A survey found that 72% of Russians agree with the airstrikes in Syria since state television reports showing the dangers the Islamic State (ISIS/ISIL/IS) could pose to Russia in the future. In June, the Russian Interior Ministry reported that over 400 Chechens have traveled to Syria to join radical Islamic groups, mainly ISIS, since the civil war broke out in 2011.

“A total of 405 people, according to our data, have left Chechnya to join the fighting in Syria on the side of the Islamic State since the beginning of the war in that region,” said the spokesman. “Among those, 104 have been killed and 44 came back, while the fate of the rest is unknown.”

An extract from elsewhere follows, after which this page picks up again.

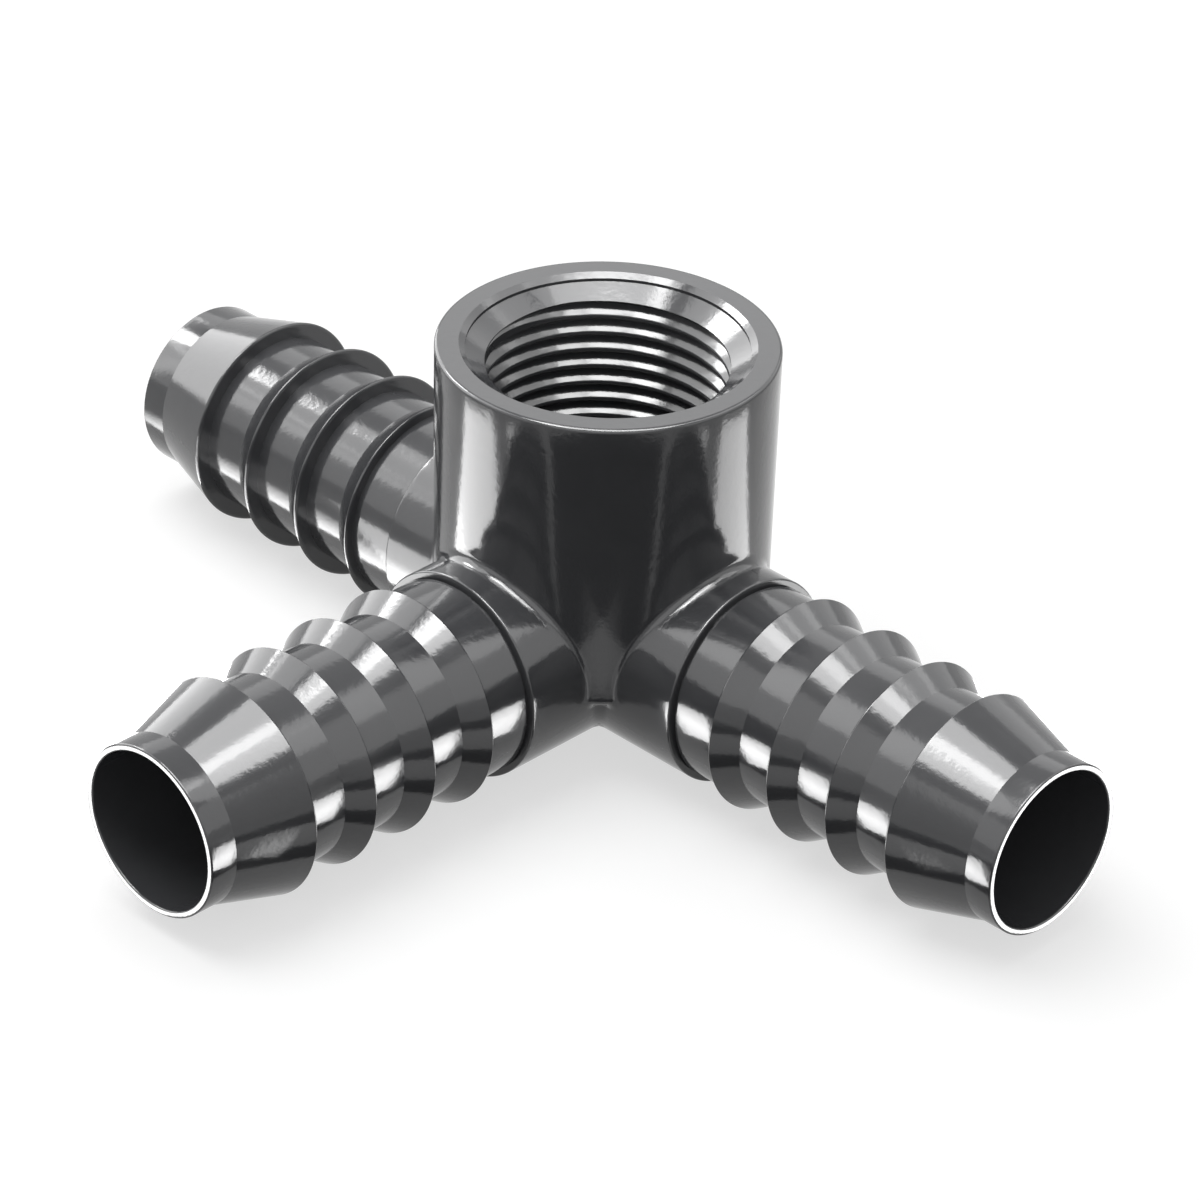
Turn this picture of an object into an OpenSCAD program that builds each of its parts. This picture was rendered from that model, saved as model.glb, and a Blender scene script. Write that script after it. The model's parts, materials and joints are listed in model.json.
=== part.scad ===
// Side outlet tee for hose and polyethylene pipe: three barbed spigots lie in one
// plane, and a threaded socket stands square to them. Moulded in one piece.
// X runs along the straight run, the branch points to -Y and the socket to +Z.
// The origin is where the axes of the run, the branch and the socket cross.

/* [Waterway] */
// Radius of the bore through the run and the branch
bore_r = 7.95; // [6:0.05:8.2]
// Radius of the port under the threaded socket
port_r = 7.95; // [5:0.05:8.2]

/* [Spigots] */
// Distance from the origin to the mouth of the run's two spigots
run_mouth = 58.3; // [56:0.1:90]
// Distance from the origin to the mouth of the branch's spigot
branch_mouth = 58.3; // [56:0.1:90]
// Number of barbs on a spigot
barbs = 4; // [2:1:4]
// Distance from one barb's ridge to the next
barb_pitch = 7.45; // [6.5:0.05:7.6]
// Radius over the barbs' ridges
ridge_r = 10.9; // [10.7:0.05:12]
// Length of the straight land on top of a ridge
ridge_land = 0.4; // [0.3:0.05:0.8]
// Rounding where a ridge's land meets its back face
ridge_edge = 0.2; // [0.05:0.05:0.3]
// Radius of the neck behind each barb
neck_r = 9.35; // [8.9:0.05:9.8]
// Length of the neck behind each barb
neck_l = 4.6; // [3:0.1:5]
// Radius of the wider neck behind the last barb
root_r = 9.95; // [9.4:0.05:10.3]

/* [Spigot nose] */
// Distance from the mouth to the first barb's back face
nose_to_ridge = 11.1; // [8:0.1:14]
// Length of the plain nose at the mouth
nose_l = 3; // [1.5:0.1:5]
// Radius of the plain nose
nose_r = 8.65; // [8.5:0.05:9.2]
// Rounding of the mouth's lip, outside and inside
lip_edge = 0.25; // [0.1:0.05:0.28]

/* [Hubs] */
// Radius of the hubs that carry the spigots
hub_r = 10.6; // [10.4:0.05:11.5]
// Distance from the origin to a hub's shoulder
hub_l = 19.6; // [18.5:0.1:22]
// Rounding of the hub's shoulder
hub_edge = 0.35; // [0.1:0.05:0.5]
// Radius of the fillets between the hubs and the socket
fillet_r = 1; // [0.6:0.1:1.6]

/* [Threaded socket] */
// Radius of the socket at its top
socket_r = 16.6; // [16.2:0.1:18]
// How much narrower the socket is at its foot
socket_draft = 0.25; // [0.1:0.05:0.5]
// Height of the socket's top above the origin
socket_top = 28.95; // [26:0.05:40]
// Depth of the socket's closed foot below the origin
socket_foot = 1.8; // [1.6:0.1:4]
// Rounding of the socket's top edges
rim_edge = 0.4; // [0.1:0.1:0.8]
// Rounding of the socket's foot
foot_edge = 0.8; // [0.5:0.1:1.4]
// Radius of the countersunk mouth at the socket's top
mouth_r = 13.8; // [13:0.1:15]
// Depth from the socket's top to the floor under the thread
thread_depth = 18; // [12:0.1:18.4]
// Radius of the wall at the thread's crests
thread_r = 11.7; // [10:0.1:12.6]
// Distance from one thread groove to the next, 14 to the inch
thread_pitch = 1.814; // [1.5:0.001:2.4]
// Depth of the thread's grooves
groove_depth = 1.42; // [0.8:0.02:1.6]
// Flat left on each crest between two grooves
crest_land = 0.26; // [0.2:0.02:0.6]
// Flat at the bottom of each groove
root_land = 0.12; // [0.06:0.02:0.3]
// Plain wall between the countersink and the first groove
thread_lead = 0.45; // [0.2:0.05:1]
// Least plain wall between the last groove and the floor
thread_end = 0.8; // [0.4:0.1:3]

/* [Colour] */
// Colour of the moulding
body_colour = [0.27, 0.27, 0.29];

/* [Hidden] */
$fn = 96;
// Steps in a small rounding
edge_steps = 4;
// Steps in a fillet's arc
arc_steps = 4;
// Steps of the fillets over a hub's top, round the socket's foot and down a crease
wall_steps = 24;
foot_steps = 3;
crease_steps = 16;
// How far a fillet sinks into the walls that it joins
bite = 0.035;
// How deep a fillet's root lies under those walls
root_depth = 0.5;
// Run-out of a cut past the face that it opens
past = 1;
// Ball that rolls in the corner, seen from a hub's axis
roll_r = hub_r + fillet_r;
socket_foot_r = socket_r - socket_draft;
// Depth of the 45 degree countersink, and the whole grooves that fit under it
sink = mouth_r - thread_r;
grooves = floor((thread_depth - sink - thread_lead - thread_end) / thread_pitch);
// The fillet between two hubs starts inside the socket, at this angle from +Z, and dives
// under the surface where the hubs' walls have turned to within crease_fade of one another
crease_start = 80;
crease_fade = 50;
crease_dive = 0.25;

// Arc of radius r round a centre, from angle a to angle b
function arc(centre, r, a, b) =
    [for (i = [0:edge_steps]) let (t = a + (b - a) * i / edge_steps)
        centre + r * [cos(t), sin(t)]];

// Outlines are lists of radius and distance from the origin. A barb's outline is its
// back face, the rounded ridge and the land: the slope to the mouth follows from it.
function barb_outline(z, foot_r) = concat(
    [[foot_r, z]],
    arc([ridge_r - ridge_edge, z + ridge_edge], ridge_edge, -90, 0),
    [[ridge_r, z + ridge_land]]);

// Outline of a spigot with its hub, from the origin to the mouth
function spigot_outline(mouth) =
    let (
        first = mouth - nose_to_ridge,
        last = first - (barbs - 1) * barb_pitch)
    concat(
        [[0, 0], [hub_r, 0]],
        arc([hub_r - hub_edge, hub_l - hub_edge], hub_edge, 0, 90),
        [[root_r, hub_l]],
        barb_outline(last, root_r),
        [for (z = [last + barb_pitch:barb_pitch:first + barb_pitch / 2])
            each concat([[neck_r, z - neck_l]], barb_outline(z, neck_r))],
        [[nose_r, mouth - nose_l]],
        arc([nose_r - lip_edge, mouth - lip_edge], lip_edge, 0, 90),
        [[0, mouth]]);

// Spigot and hub along +Z
module spigot(mouth) {
    rotate_extrude()
        polygon(spigot_outline(mouth));
}

// Bore of a spigot along +Z, opened by the rounded lip
module spigot_bore(mouth) {
    cylinder(r = bore_r, h = mouth + past);
    rotate_extrude()
        polygon(concat(
            [[0, mouth - lip_edge]],
            arc([bore_r + lip_edge, mouth - lip_edge], lip_edge, 180, 90),
            [[bore_r + lip_edge, mouth + past], [0, mouth + past]]));
}

// Turns a piece modelled along +Z to lie along +X, -X or -Y
module along_run(side) {
    rotate([0, side * 90, 0]) children();
}

module along_branch() {
    rotate([90, 0, 0]) children();
}

// The socket's outside
module socket_block() {
    rotate_extrude()
        polygon(concat(
            [[0, -socket_foot]],
            arc([socket_foot_r - foot_edge, foot_edge - socket_foot], foot_edge, -90, 0),
            arc([socket_r - rim_edge, socket_top - rim_edge], rim_edge, 0, 90),
            [[0, socket_top]]));
}

// Outline of the thread, upwards: its turns as level grooves in the socket's wall
function thread_outline(top) =
    let (half_mouth = (thread_pitch - crest_land) / 2)
    [for (k = [grooves - 1:-1:0]) let (z = top - (k + 0.5) * thread_pitch)
        each [
            [thread_r, z - half_mouth],
            [thread_r + groove_depth, z - root_land / 2],
            [thread_r + groove_depth, z + root_land / 2],
            [thread_r, z + half_mouth]]];

// The socket's inside: port, floor, thread and countersunk mouth
module socket_cut() {
    floor_z = socket_top - thread_depth;
    rotate_extrude()
        polygon(concat(
            [[0, 0], [port_r, 0], [port_r, floor_z], [thread_r, floor_z]],
            thread_outline(socket_top - sink - thread_lead),
            [[thread_r, socket_top - sink],
             [mouth_r + past, socket_top + past],
             [0, socket_top + past]]));
}

// Radius of the socket's wall at a height, between its two roundings
function wall_r(z) =
    let (
        low = foot_edge - socket_foot,
        high = socket_top - rim_edge)
    socket_foot_r + socket_draft * (z - low) / (high - low);

// A closed solid through a list of rings that have the same number of points
module ring_sweep(rings, closed) {
    n = len(rings[0]);
    last = len(rings) - 1;
    sides = [for (j = [0:closed ? last : last - 1]) for (i = [0:n - 1])
        let (
            a = j * n + i,
            b = j * n + (i + 1) % n,
            c = ((j + 1) % (last + 1)) * n + i,
            d = ((j + 1) % (last + 1)) * n + (i + 1) % n)
        each [[a, b, d], [a, d, c]]];
    caps = closed ? [] : [[for (i = [n - 1:-1:0]) i], [for (i = [0:n - 1]) last * n + i]];
    polyhedron(points = [for (r = rings) each r], faces = concat(sides, caps));
}

// Section of a fillet: the ball's arc between its two touching directions, and a root
// point under both walls
function fillet_ring(centre, u, v) =
    let (turn = acos(u * v))
    concat(
        [for (i = [0:arc_steps]) let (t = i / arc_steps)
            centre + (fillet_r + bite) * (sin((1 - t) * turn) * u + sin(t * turn) * v) / sin(turn)],
        [centre + (fillet_r + root_depth) * (u + v) / (1 + u * v)]);

// Where the ball rolls on the socket: distance from its axis, height, and the wall's
// slope as an angle, 0 on the wall and 90 under the foot
function roll_stations() =
    let (
        foot_angle = acos((foot_edge - socket_foot) / roll_r),
        top = [for (i = [0:wall_steps]) let (z = roll_r * cos(foot_angle * i / wall_steps))
            [wall_r(z) + fillet_r, z, 0]],
        round_foot = [for (i = [1:foot_steps]) let (t = 90 * i / foot_steps)
            [socket_foot_r - foot_edge + (foot_edge + fillet_r) * cos(t),
             foot_edge - socket_foot - (foot_edge + fillet_r) * sin(t), t]])
    concat(top, round_foot);

// Ring of the socket fillet on a hub along +X at one station, on the +Y or -Y side
function socket_ring(station, side) =
    let (
        s = station[0],
        z = station[1],
        y = side * sqrt(max(0, roll_r * roll_r - z * z)),
        x = sqrt(max(0, s * s - y * y)),
        t = station[2],
        to_hub = -[0, y, z] / roll_r,
        to_socket = [-x / s * cos(t), -y / s * cos(t), sin(t)])
    fillet_ring([x, y, z], to_hub, to_socket);

// Last ring of the socket fillet, under the foot and square to the hub's axis
function foot_ring(side) =
    let (
        z = -socket_foot - fillet_r,
        y = side * sqrt(roll_r * roll_r - z * z))
    fillet_ring([0, y, z], -[0, y, z] / roll_r, [0, 0, 1]);

function flip_x(ring) = [for (p = ring) [-p[0], p[1], p[2]]];

function turn_to_branch(ring) = [for (p = ring) [p[1], -p[0], p[2]]];

function backwards(list) = [for (i = [len(list) - 1:-1:0]) list[i]];

// Fillet round the socket where both ends of the run leave it: one closed loop
module run_fillet() {
    stations = roll_stations();
    far = [for (s = stations) socket_ring(s, 1)];
    near = [for (s = stations) socket_ring(s, -1)];
    ring_sweep(concat(
        backwards(near),
        [for (i = [1:len(far) - 1]) far[i]],
        [foot_ring(1)],
        [for (r = backwards(far)) flip_x(r)],
        [for (i = [1:len(near) - 1]) flip_x(near[i])],
        [foot_ring(-1)]), true);
}

// Fillet where the branch leaves the socket: its ends are buried in the run
module branch_fillet() {
    stations = roll_stations();
    rings = concat(
        [foot_ring(-1)],
        backwards([for (s = stations) socket_ring(s, -1)]),
        [for (i = [1:len(stations) - 1]) socket_ring(stations[i], 1)],
        [foot_ring(1)]);
    ring_sweep([for (r = rings) turn_to_branch(r)], false);
}

// Ring of the fillet between the branch and the run's +X end, at an angle from +Z
function crease_ring(t) =
    let (
        z = roll_r * cos(t),
        c = roll_r * sin(t))
    fillet_ring([c, -c, z], -[0, -c, z] / roll_r, -[c, 0, z] / roll_r);

// Fillet in the crease between the branch and the run's +X end
module crease_fillet() {
    end = 180 - acos(sqrt(cos(crease_fade)));
    step = (end - crease_start) / crease_steps;
    rings = [for (i = [0:crease_steps]) crease_ring(crease_start + step * i)];
    dive = crease_dive * [-1, 1, 1];
    buried = [for (p = crease_ring(end + step)) p + dive];
    ring_sweep(backwards(concat(rings, [buried])), false);
}

module tee_body() {
    color(body_colour)
        difference() {
            union() {
                socket_block();
                along_run(1) spigot(run_mouth);
                along_run(-1) spigot(run_mouth);
                along_branch() spigot(branch_mouth);
                run_fillet();
                branch_fillet();
                crease_fillet();
                mirror([1, 0, 0]) crease_fillet();
            }
            along_run(1) spigot_bore(run_mouth);
            along_run(-1) spigot_bore(run_mouth);
            along_branch() spigot_bore(branch_mouth);
            socket_cut();
        }
}

tee_body();
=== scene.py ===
import json
from math import cos, pi, radians, sin, tan

import bmesh
import bpy
import numpy as np
import openvdb
from mathutils import Matrix, Vector

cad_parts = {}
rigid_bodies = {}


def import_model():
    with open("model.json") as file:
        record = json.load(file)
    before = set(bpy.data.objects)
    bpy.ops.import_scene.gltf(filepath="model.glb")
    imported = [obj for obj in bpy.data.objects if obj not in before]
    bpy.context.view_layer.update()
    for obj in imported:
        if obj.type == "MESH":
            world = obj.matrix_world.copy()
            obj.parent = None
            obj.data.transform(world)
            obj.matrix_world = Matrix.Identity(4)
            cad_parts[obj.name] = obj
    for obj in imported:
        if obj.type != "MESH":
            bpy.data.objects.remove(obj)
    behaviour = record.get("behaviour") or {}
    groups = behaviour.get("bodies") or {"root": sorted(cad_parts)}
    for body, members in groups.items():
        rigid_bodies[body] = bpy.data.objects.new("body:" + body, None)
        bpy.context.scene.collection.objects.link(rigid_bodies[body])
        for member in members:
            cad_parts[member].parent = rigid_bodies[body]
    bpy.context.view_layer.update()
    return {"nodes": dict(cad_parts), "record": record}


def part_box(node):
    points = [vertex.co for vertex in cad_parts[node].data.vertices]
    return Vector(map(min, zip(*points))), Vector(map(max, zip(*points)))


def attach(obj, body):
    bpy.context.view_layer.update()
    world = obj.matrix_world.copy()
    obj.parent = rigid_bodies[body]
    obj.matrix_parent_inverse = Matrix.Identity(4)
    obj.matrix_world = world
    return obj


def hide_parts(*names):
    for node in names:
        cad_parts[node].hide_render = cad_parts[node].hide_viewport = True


for leftOver in list(bpy.data.objects):
    bpy.data.objects.remove(leftOver)
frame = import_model()
print("frame loaded:", ", ".join(sorted(frame["nodes"])))

# Everything is modelled in millimetres and becomes metres at the end
mm = 0.001
lowCorner, highCorner = [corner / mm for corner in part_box("tee_body")]
mountR = {m["name"]: m["dims"]["r_mm"] for m in frame["record"]["mounts"]}

# Three like spigots and their hubs
spigot = {
    "mouth": highCorner.x,
    "barbs": 4,
    "pitch": 7.45,
    "noseToRidge": 11.1,
    "noseLength": 3.0,
    "noseR": 8.65,
    "neckR": 9.35,
    "neckLength": 4.6,
    "rootR": 9.95,
    "ridgeR": mountR["branch_spigot"],
    "ridgeLand": 0.4,
    "ridgeEdge": 0.25,  # how far the ridge's rounded back reaches along the spigot
    "ridgeRound": 0.4,  # and how far it comes in towards the neck
    "lipEdge": 0.18,
    "hubR": 10.6,
    "hubLength": 19.6,
    "hubEdge": 0.2,
    "reliefDepth": 0.25,  # the fine groove at the foot of the hub's shoulder
    "reliefWidth": 0.3,
    "cutAt": 18.7,  # where the hub's blended skin ends and the turned spigot starts
    "boreR": mountR["run_bore"],
}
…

Russian Deputy Foreign Minister Oleg Syromolotov recently announced that studies found that nearly 2,200 Russians are currently fighting with the Islamic State (ISIS/ISIL/IS) terrorist group. The jihadists are spread out in Syria and Iraq.

“The figures start getting really alarming,” he stated, adding:

At the time being, around 2,200 people from Russia are engaged in the fighting in Syria and Iraq. Among them, about 500 came from Europe, where they had earlier obtained citizenship, residence permit or refugee status. We are thoroughly analyzing belligerent statements of IS leaders on transition of the “jihad” to Northern Caucasus and in Central Asia.

Outside the Middle East, Russia is the largest contributor of jihadists to ISIS.

Chechens in Syria threatened President Vladimir Putin for supporting Syrian President Bashar al-Assad, and in a video released in September 2014, vowed to “liberate” Chechnya and Russia’s North Caucasus from Moscow.